Bayesian Networks

A method used to represent Joint Distributions implicitly using conditional independence and local interactions.


It is represented as a directed acyclic graph. Each variable is a Node, and a directed edge from node A to node B means that the random variable B is a function of random variable A. In other words, a random variable is a function of the random variables in its parent nodes.

Every node A stores a table that represents the conditional probability of random variable A given every combination of values its parents could take.

\[P(A | Parents(A))\]

From Conditional to Joint

In order to extract the joint distribution from the local conditionals, we can use the following formula:

\[P(X_1, X_2, \dots , X_n) = \prod_{i=1}^n P(X_i|Parents(X_i))\]

Size of a Bayesian Network

In order to store a table that represents an ordinary joint distribution of N variables where each variable can take d values, one would need $O(d^N)$ entries which is too large.

One important advantage of Bayesian Networks is that they reduce this size needed to store a join distribution by storing different small parts from which we can reconstruct the joint distribution. Every node contains a table that determines its value for every combination of values of its parents. If we assume that every node has no more than k parents, this would mean that every node has a table of size $O(d^{k+1})$ ($k + 1$ comes from the fact that we encode the parents and the node itself), so for N nodes, we would get a total of $O(Nd^k)$, which is a reduction that depends on k, the maximum number of possible parents.

Does a Bayesian Network Graph imply Causality ?

No, not all the time. It is easier to think of the graph as if it means that a certain variable (parent) is causing another variable (child), but that is not always the case. Rather, it only means that there is a direct conditional dependency between variables.

How to check for Independence in a Bayesian Networks

If two variables do not have a direct connection, this does not mean that they are independent, they might indirectly influence each other through other nodes.

For example in this graph below, A and B are not necessarily independent because they can influence each other through B.

Nevertheless, we can prove conditional independence of some cases.
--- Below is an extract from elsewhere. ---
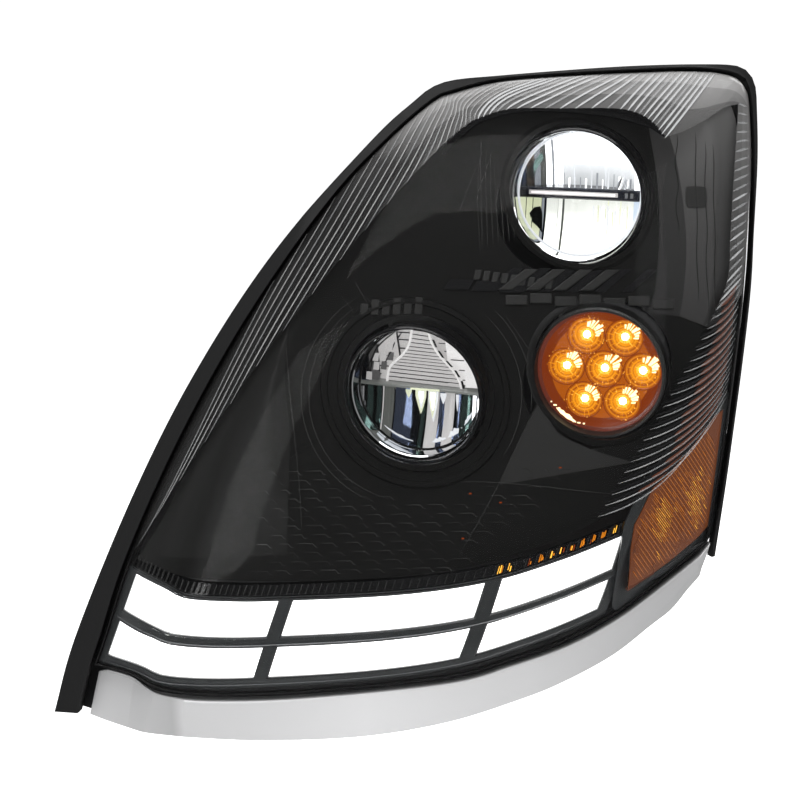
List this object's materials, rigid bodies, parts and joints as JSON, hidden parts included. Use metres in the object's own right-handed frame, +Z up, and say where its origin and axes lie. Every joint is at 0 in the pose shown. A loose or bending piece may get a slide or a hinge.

For example, in the network above, we can say that C is conditionally independent from A given B. The intuition is that since a value of B was given, it already holds the influence from A, or another way to think of it that the influence between A and C was blocked by B.

There are 3 types of simple 3-node graphs which are simple to analyze and will be used to detect properties in Bayesian Networks. These graphs are causal chains, common cause, and common effect.

Causal Chains

From this structure we can only say that C is conditionally independent of A given B. (can be proven mathematically)

Common Cause

Here, we can say that B and C are independent given A. (can be proven mathematically)

Common Effect

Here, A and B are in fact fully independent, but they are not independent given C.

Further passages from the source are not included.